A computer modelling of what the finished tidal basin project will look like with its one new berth
Logistical delays and associated rising costs, which mainly arise from the combination of strained infrastructure and resource boom-fuelled demand, are a constant source of frustration for Papua New Guinea's business and industry circles.
While many of the challenges are well-known and accepted, it can be hard to get business leaders to discuss them on record.
"Everybody is complaining about the delay times in Port Moresby and Lae," a notable business figure told PNG Report.
"I hear it all the time, especially from the manufacturers and the Chamber of Commerce guys who are trying to move general cargo across the wharf. There's a huge delay time."
In many ways PNG's port inefficiencies further contribute to the high inflation rates that get clocked up in the country each year.
"If your stuff sits on the wharf you have got to pay for it," the business figure said.
"That's the annoying thing about it."
He said shipping costs in PNG were already astronomical.
"Domestic shipping costs are huge. You could ship to London cheaper than you can ship round our coast."
Essentially the problems are threefold - high freight rates, extra costs if your cargo is stuck on a wharf for a week or more and the business opportunity loss from not receiving the cargo within expected timeframes.
Against this backdrop is the promise of further development for Lae's port.
Dredges were first mobilised as part of the Asia Development Bank-funded Lae port expansion project back in the early 80s. But this was abandoned due to a successful campaign from landowner and provincial government interests.
Times have changed. The project was revived about four years ago and has since won support from landowners and the provincial government. The ADB remains behind it and chipped in $US200 million while a reputable source indicates that PNG government funding has reached 285 million kina so far, which includes costs from an additional government loan.
Two contracts have been awarded for the resurrected project. Korean Engineering Consultants Corporation was awarded a $4.9 million contract in late December.
China Harbour Engineering Company - which is very experienced in dredging jobs - won the K734 million ($346 million) construction contract in late March with construction activities underway in May.

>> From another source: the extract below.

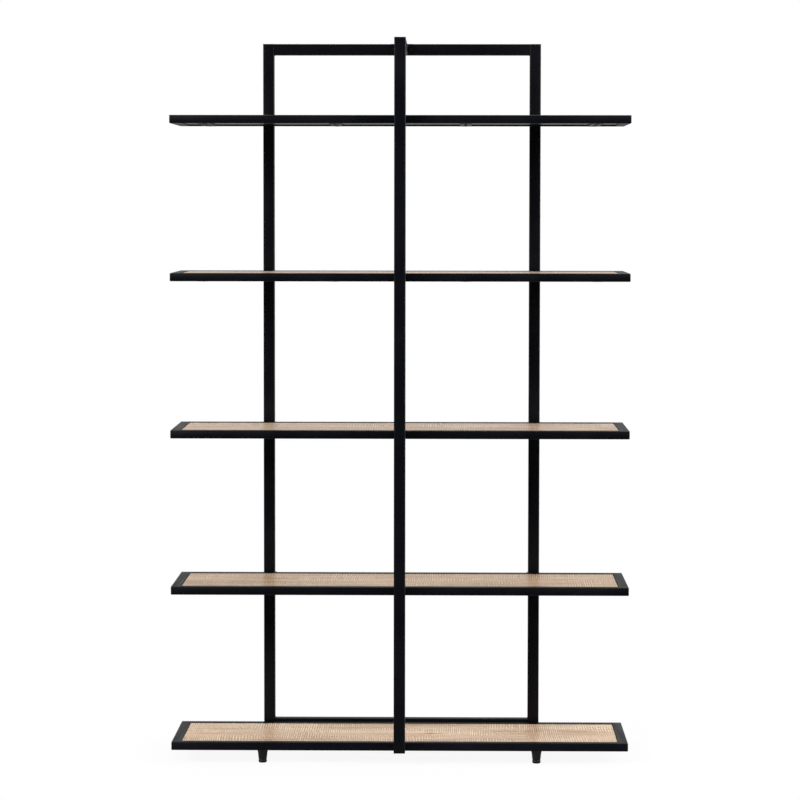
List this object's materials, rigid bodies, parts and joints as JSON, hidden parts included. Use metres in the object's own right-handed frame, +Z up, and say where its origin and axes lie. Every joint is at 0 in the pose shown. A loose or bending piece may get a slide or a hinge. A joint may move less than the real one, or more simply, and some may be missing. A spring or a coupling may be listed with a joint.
{
  "type": "bookcase with adjustable shelves",
  "caption": "Tall open bookcase: black steel tube frame with a central front post, wooden shelves in steel rims clamped at adjustable heights, and levelling feet.",
  "frame": {"origin": "on the floor, in the middle of the footprint", "axes": "+X to the right seen from the front, +Y from the front post to the rear frame, +Z up"},
  "size_m": [1.2, 0.4, 1.897],
  "materials": {
    "black_powder_coat": "satin",
    "light_wood": "rough_sawn",
    "black_plastic": "matte",
    "black_fasteners": "black_oxide"
  },
  "bodies": {
    "base": {"rear_left_upright": "black_powder_coat", "rear_right_upright": "black_powder_coat", "rear_top_rail": "black_powder_coat", "rear_bottom_rail": "black_powder_coat", "front_post": "black_powder_coat", "post_base_plate": "black_powder_coat", "top_crossbar": "black_powder_coat", "crossbar_flange": "black_powder_coat", "flange_left_screw": "black_fasteners", "flange_right_screw": "black_fasteners", "base_front_screw": "black_fasteners", "base_left_screw": "black_fasteners", "base_right_screw": "black_fasteners", "bottom_shelf_frame": "black_powder_coat", "bottom_shelf_front_board": "light_wood", "bottom_shelf_rear_board": "light_wood"},
    "lower_shelf": {"lower_shelf_frame": "black_powder_coat", "lower_shelf_front_board": "light_wood", "lower_shelf_rear_board": "light_wood", "lower_shelf_front_screw": "black_fasteners", "lower_shelf_front_nut": "black_fasteners", "lower_shelf_left_screw": "black_fasteners", "lower_shelf_left_nut": "black_fasteners", "lower_shelf_right_screw": "black_fasteners", "lower_shelf_right_nut": "black_fasteners"},
    "middle_shelf": {"middle_shelf_frame": "black_powder_coat", "middle_shelf_front_board": "light_wood", "middle_shelf_rear_board": "light_wood", "middle_shelf_front_screw": "black_fasteners", "middle_shelf_front_nut": "black_fasteners", "middle_shelf_left_screw": "black_fasteners", "middle_shelf_left_nut": "black_fasteners", "middle_shelf_right_screw": "black_fasteners", "middle_shelf_right_nut": "black_fasteners"},
    "upper_shelf": {"upper_shelf_frame": "black_powder_coat", "upper_shelf_front_board": "light_wood", "upper_shelf_rear_board": "light_wood", "upper_shelf_front_screw": "black_fasteners", "upper_shelf_front_nut": "black_fasteners", "upper_shelf_left_screw": "black_fasteners", "upper_shelf_left_nut": "black_fasteners", "upper_shelf_right_screw": "black_fasteners", "upper_shelf_right_nut": "black_fasteners"},
    "top_shelf": {"top_shelf_frame": "black_powder_coat", "top_shelf_front_board": "light_wood", "top_shelf_rear_board": "light_wood", "top_shelf_front_screw": "black_fasteners", "top_shelf_front_nut": "black_fasteners", "top_shelf_left_screw": "black_fasteners", "top_shelf_left_nut": "black_fasteners", "top_shelf_right_screw": "black_fasteners", "top_shelf_right_nut": "black_fasteners"},
    "front_left_pad": {"front_left_foot_pad": "black_plastic"},
    "front_left_column": {"front_left_foot_column": "black_plastic"},
    "front_right_pad": {"front_right_foot_pad": "black_plastic"},
    "front_right_column": {"front_right_foot_column": "black_plastic"},
    "rear_left_pad": {"rear_left_foot_pad": "black_plastic"},
    "rear_left_column": {"rear_left_foot_column": "black_plastic"},
    "rear_right_pad": {"rear_right_foot_pad": "black_plastic"},
    "rear_right_column": {"rear_right_foot_column": "black_plastic"}
  },
  "joints": [
    {"name": "lower_shelf_height", "type": "slide", "parent": "base", "child": "lower_shelf", "axis": [0, 0, 1], "range_m": [-0.1, 0.1]},
    {"name": "middle_shelf_height", "type": "slide", "parent": "base", "child": "middle_shelf", "axis": [0, 0, 1], "range_m": [-0.1, 0.1]},
    {"name": "upper_shelf_height", "type": "slide", "parent": "base", "child": "upper_shelf", "axis": [0, 0, 1], "range_m": [-0.1, 0.1]},
    {"name": "top_shelf_height", "type": "slide", "parent": "base", "child": "top_shelf", "axis": [0, 0, 1], "range_m": [-0.1, 0.1]},
    {"name": "front_left_foot_extend", "type": "slide", "parent": "base", "child": "front_left_pad", "axis": [0, 0, -1], "range_m": [0, 0.012]},
    {"name": "front_left_foot_turn", "type": "hinge", "parent": "front_left_pad", "child": "front_left_column", "pos_m": [-0.36, -0.1572, 0], "axis": [0, 0, -1], "range_deg": [0, 3456]},
    {"name": "front_right_foot_extend", "type": "slide", "parent": "base", "child": "front_right_pad", "axis": [0, 0, -1], "range_m": [0, 0.012]},
    {"name": "front_right_foot_turn", "type": "hinge", "parent": "front_right_pad", "child": "front_right_column", "pos_m": [0.36, -0.1572, 0], "axis": [0, 0, -1], "range_deg": [0, 3456]},
    {"name": "rear_left_foot_extend", "type": "slide", "parent": "base", "child": "rear_left_pad", "axis": [0, 0, -1], "range_m": [0, 0.012]},
    {"name": "rear_left_foot_turn", "type": "hinge", "parent": "rear_left_pad", "child": "rear_left_column", "pos_m": [-0.36, 0.185, 0], "axis": [0, 0, -1], "range_deg": [0, 3456]},
    {"name": "rear_right_foot_extend", "type": "slide", "parent": "base", "child": "rear_right_pad", "axis": [0, 0, -1], "range_m": [0, 0.012]},
    {"name": "rear_right_foot_turn", "type": "hinge", "parent": "rear_right_pad", "child": "rear_right_column", "pos_m": [0.36, 0.185, 0], "axis": [0, 0, -1], "range_deg": [0, 3456]}
  ],
  "couplings": [
    {"joint": "front_left_foot_extend", "follows": "front_left_foot_turn", "m_per_rad": 0.00019894},
    {"joint": "front_right_foot_extend", "follows": "front_right_foot_turn", "m_per_rad": 0.00019894},
    {"joint": "rear_left_foot_extend", "follows": "rear_left_foot_turn", "m_per_rad": 0.00019894},
    {"joint": "rear_right_foot_extend", "follows": "rear_right_foot_turn", "m_per_rad": 0.00019894}
  ]
}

Expected to take 30 months to build, this contract covers a multipurpose berth and terminal works which includes buildings, roads and utility infrastructure.
The project is due for completion halfway through 2014, but there are already some concerns over whether this development is big enough.
The dredging will encompass an area of 700m in length by 400m wide, providing enough room for future expansions, but only one 240m-long berth is planned in this new zone under the existing project.
Meanwhile, a source that is familiar with Lae's port is convinced there are better opportunities.
For starters he would like the new berth to go for the full 700m so three 200m-long vessels could tie up to it.
But going by the size of the dredging area, the source believes 1400m of berth could become available.
Ideally he would like to see three berths developed on one of the 700m-long sides of the project area.
"One berth is not going to bring down congestion that much," the source told PNG Report. As a rule of thumb, he expects one new berth will cut about half a day from the average delay currently experienced at Lae port.
"Three berths would allow PNG Ports [Corporation] to develop the port in such a way that in theory and in conjunction with other productivity drives, could get rid of all the congestion."
"Lae at the moment is too small for the volume of traffic going through so this will solve that problem. With mining projects and everything else we are getting about 30 per cent (demand) growth every year."
The construction workforce for the project will mainly be from PNG aside from some Chinese technicians.
While there is no shortage of critics over port delays, PNG Ports has halved anchor times over the last three months from four days to less than two days through recent improvements which have included the introduction of mobile harbour cranes and rubber tyred gantry cranes.
The state-owned enterprise also plans to introduce a terminal operating system at the Lae and Port Moresby ports.
Update: The Post-Courier reported this morning that the Independent Public Business Corporation needs an additional K210 million of funds to complete the project.